_Aim_
Copy every entry precisely.
## Begin Data for the task
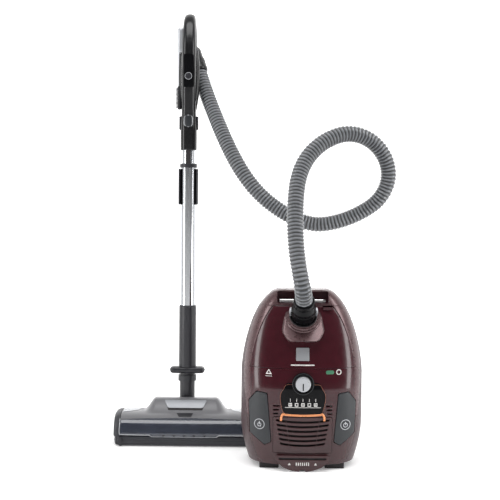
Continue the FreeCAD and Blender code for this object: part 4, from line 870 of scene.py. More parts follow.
        def tab_face(x, z):
            bulge = 1.6 * (1 - (x / 72) ** 2) + 1.2 * np.sin(np.clip(z / 41, 0, 1) * math.pi)
            return np.stack([x, -126.2 - bulge, z + 0 * x], -1)
        tab_line = soften([(-69, 40.5), (-65, 27), (-48, 11), (-27, 3), (-9, 0.2), (9, 0.2), (27, 3), (48, 11),
                           (65, 27), (69, 40.5)], 6)
        slot_cut = lambda x, z: -box2(x, z, -58, 58, 29.5, 34.5, 1.5)
        notch = lambda x, z: np.hypot(x, z + 1.5) - 7.5
        tab = trimmed(tab_face, (-70, 70), (0.2, 40.5), 1.1, lambda p: np.minimum.reduce(
            [inside(p[..., 0], p[..., 2], tab_line), slot_cut(p[..., 0], p[..., 2]), notch(p[..., 0], p[..., 2])]))
        make_piece("tail_tab_face", in_can(tab), "gloss_abs_burgundy", "tab", ("tail_tab",), 3.0, 1.0)
        back = trimmed(lambda x, z: tab_face(x, z) + [0, 3.2, 0], (-68, 68), (0.6, 40), 2.0,
                       lambda p: inside(p[..., 0], p[..., 2], tab_line) - 1.5)
        make_piece("tail_tab_back", in_can(back), "moulded_rubber_black", "tab", (), 1.0, 0.3)

        def tab_marks(x, z):
            """A row of short bars between two arrowheads."""
            bars = [box2(x, z, cx - 1.1, cx + 1.1, 15.5, 23.5, 0.6) for cx in (-15, -10, -5, 0, 5, 10, 15)]
            tips = [np.minimum(z - 17, (22.5 - z) * 0.6 - np.abs(x - cx)) for cx in (-32, 32)]
            return np.maximum.reduce(bars + tips)
        marks = trimmed(lambda x, z: tab_face(x, z) + [0, -0.4, 0], (-38, 38), (14, 25), 0.6,
                        lambda p: tab_marks(p[..., 0], p[..., 2]))
        make_piece("tail_tab_marks", in_can(marks), "printed_white_ink", "tab", (), 0.5)
        # Blank badge and plain marks on the lid and tail, where a maker's printing would be.
        body_plate("lid_badge", lambda x, z: box2(x, z, -17, 15, 269.5, 300.5, 2.0), (-18, 16), (268, 302), 0.9, 1.2,
                   0.4, "satin_abs_silver", "lid")
        body_plate("lid_bar_mark", lambda x, z: box2(x, z, -30, 28, 257.6, 260.6, 1.0), (-31, 29), (256, 262), 0.35,
                   0.5, 0.0, "printed_white_ink", "lid", (), 0.6)

        def tail_marks(x, z):
            drop = np.minimum(z - 236, (248.5 - z) * 0.6 - np.abs(x + 84))
            hole = np.minimum(z - 238.6, (245.5 - z) * 0.55 - np.abs(x + 84))
            return np.maximum.reduce([np.minimum(drop, -hole), box2(x, z, -92, -76, 231, 232.2, 0.4),
                                      arc_band(x, z, 88, 242, 5.5, 2.2)])
        body_plate("tail_marks", tail_marks, (-94, 98), (230, 249.5), 0.35, 0.5, 0.0, "printed_white_ink", "chassis",
                   (), 0.6)
        body_plate("tail_green_mark", lambda x, z: box2(x, z, 56, 76, 237.5, 246.5, 4.2), (54, 78), (236, 248), 0.35,
                   0.5, 0.0, "printed_green_ink", "chassis", (), 0.6)
        return {"FINISHED"}


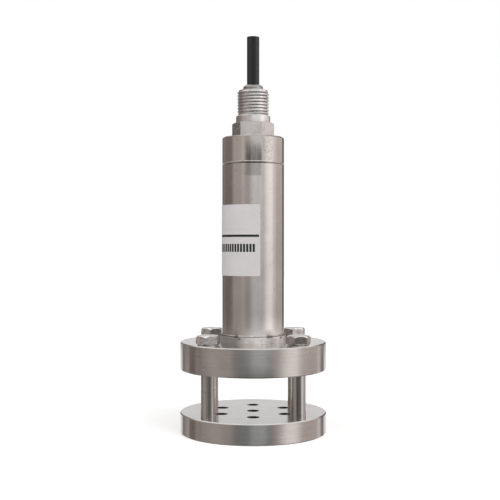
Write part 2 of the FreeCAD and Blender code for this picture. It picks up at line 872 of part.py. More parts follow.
## End Data for the task
_Written response_
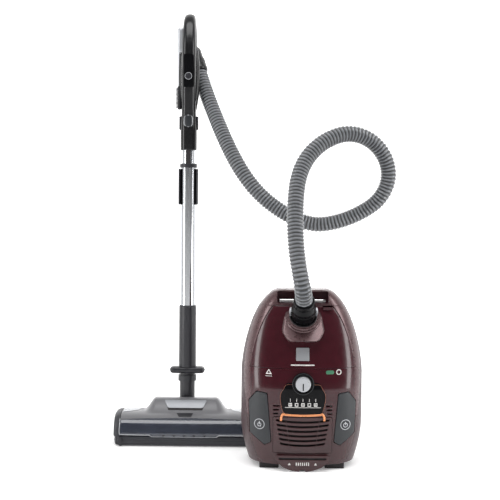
Continue the FreeCAD and Blender code for this object: part 4, from line 870 of scene.py. More parts follow.
        def tab_face(x, z):
            bulge = 1.6 * (1 - (x / 72) ** 2) + 1.2 * np.sin(np.clip(z / 41, 0, 1) * math.pi)
            return np.stack([x, -126.2 - bulge, z + 0 * x], -1)
        tab_line = soften([(-69, 40.5), (-65, 27), (-48, 11), (-27, 3), (-9, 0.2), (9, 0.2), (27, 3), (48, 11),
                           (65, 27), (69, 40.5)], 6)
        slot_cut = lambda x, z: -box2(x, z, -58, 58, 29.5, 34.5, 1.5)
        notch = lambda x, z: np.hypot(x, z + 1.5) - 7.5
        tab = trimmed(tab_face, (-70, 70), (0.2, 40.5), 1.1, lambda p: np.minimum.reduce(
            [inside(p[..., 0], p[..., 2], tab_line), slot_cut(p[..., 0], p[..., 2]), notch(p[..., 0], p[..., 2])]))
        make_piece("tail_tab_face", in_can(tab), "gloss_abs_burgundy", "tab", ("tail_tab",), 3.0, 1.0)
        back = trimmed(lambda x, z: tab_face(x, z) + [0, 3.2, 0], (-68, 68), (0.6, 40), 2.0,
                       lambda p: inside(p[..., 0], p[..., 2], tab_line) - 1.5)
        make_piece("tail_tab_back", in_can(back), "moulded_rubber_black", "tab", (), 1.0, 0.3)

        def tab_marks(x, z):
            """A row of short bars between two arrowheads."""
            bars = [box2(x, z, cx - 1.1, cx + 1.1, 15.5, 23.5, 0.6) for cx in (-15, -10, -5, 0, 5, 10, 15)]
            tips = [np.minimum(z - 17, (22.5 - z) * 0.6 - np.abs(x - cx)) for cx in (-32, 32)]
            return np.maximum.reduce(bars + tips)
        marks = trimmed(lambda x, z: tab_face(x, z) + [0, -0.4, 0], (-38, 38), (14, 25), 0.6,
                        lambda p: tab_marks(p[..., 0], p[..., 2]))
        make_piece("tail_tab_marks", in_can(marks), "printed_white_ink", "tab", (), 0.5)
        # Blank badge and plain marks on the lid and tail, where a maker's printing would be.
        body_plate("lid_badge", lambda x, z: box2(x, z, -17, 15, 269.5, 300.5, 2.0), (-18, 16), (268, 302), 0.9, 1.2,
                   0.4, "satin_abs_silver", "lid")
        body_plate("lid_bar_mark", lambda x, z: box2(x, z, -30, 28, 257.6, 260.6, 1.0), (-31, 29), (256, 262), 0.35,
                   0.5, 0.0, "printed_white_ink", "lid", (), 0.6)

        def tail_marks(x, z):
            drop = np.minimum(z - 236, (248.5 - z) * 0.6 - np.abs(x + 84))
            hole = np.minimum(z - 238.6, (245.5 - z) * 0.55 - np.abs(x + 84))
            return np.maximum.reduce([np.minimum(drop, -hole), box2(x, z, -92, -76, 231, 232.2, 0.4),
                                      arc_band(x, z, 88, 242, 5.5, 2.2)])
        body_plate("tail_marks", tail_marks, (-94, 98), (230, 249.5), 0.35, 0.5, 0.0, "printed_white_ink", "chassis",
                   (), 0.6)
        body_plate("tail_green_mark", lambda x, z: box2(x, z, 56, 76, 237.5, 246.5, 4.2), (54, 78), (236, 248), 0.35,
                   0.5, 0.0, "printed_green_ink", "chassis", (), 0.6)
        return {"FINISHED"}


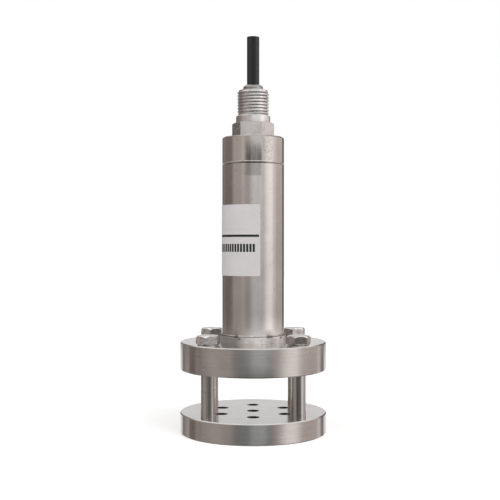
Write part 2 of the FreeCAD and Blender code for this picture. It picks up at line 872 of part.py. More parts follow.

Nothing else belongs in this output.